While she managed all of these social programs, she still kept up national efforts, giving speeches at events across the country and founding the National Women's Political Caucus.
At a 1971 National Women's Political Caucus event, she gave one of her most famous speeches titled “Nobody's Free Until Everybody's Free."
"Now, we've got to have some changes in this country. And not only changes for the black man, and only changes for the black woman, but the changes we have to have in this country are going to be for liberation of all people — because nobody's free until everybody's free,” she told the crowd.
“And this is something that should have been done for a long time because a white mother is no different from a black mother. The only thing is they haven't had as many problems. But we cry the same tears and under the skin, it's the same kind of red blood," she added.
Hamer’s political legacy alone would be more than enough to make her a hero. But her numerous efforts to help move her community forward make her unmatched.
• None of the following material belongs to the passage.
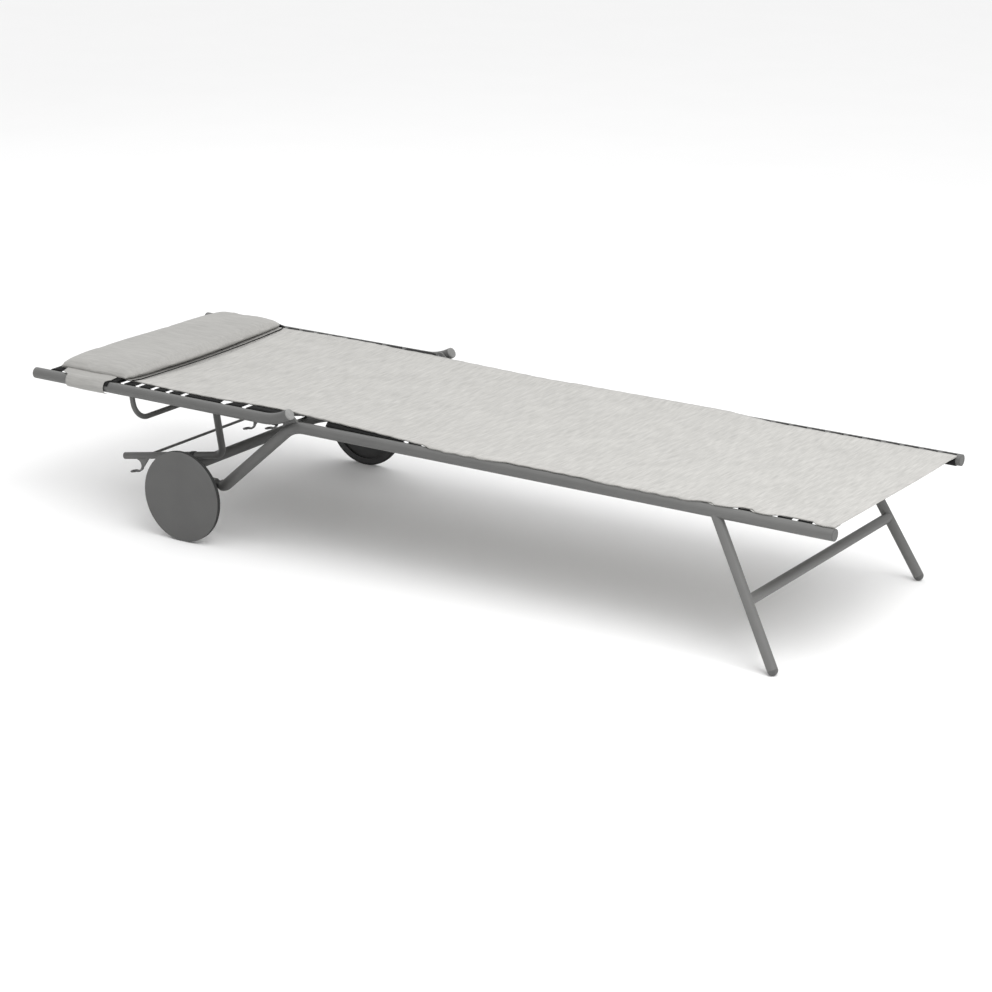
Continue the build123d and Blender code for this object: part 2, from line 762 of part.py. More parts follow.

Few political leaders these days feel connected to the communities they represent. Furthermore, even less can say they live through the problems their constituents face, and civil rights activists with even acute understandings of how to move issues forward within complicated, lobbyist-laden political systems struggle to enact tangible change. All of this further underscores Hamer's accomplishments as monumental, especially given the sociopolitical climate of the era in which she was most active.
Today's activists and political leaders could benefit from taking one of her most potent messages to heart, “I’m gonna be standing up, I’m gonna be moving forward, and if they shoot me, I’m not going to fall back, I’m going to fall 5'4" inches forward,” she once said.
If living by Hamer's example, the key is to always move forward.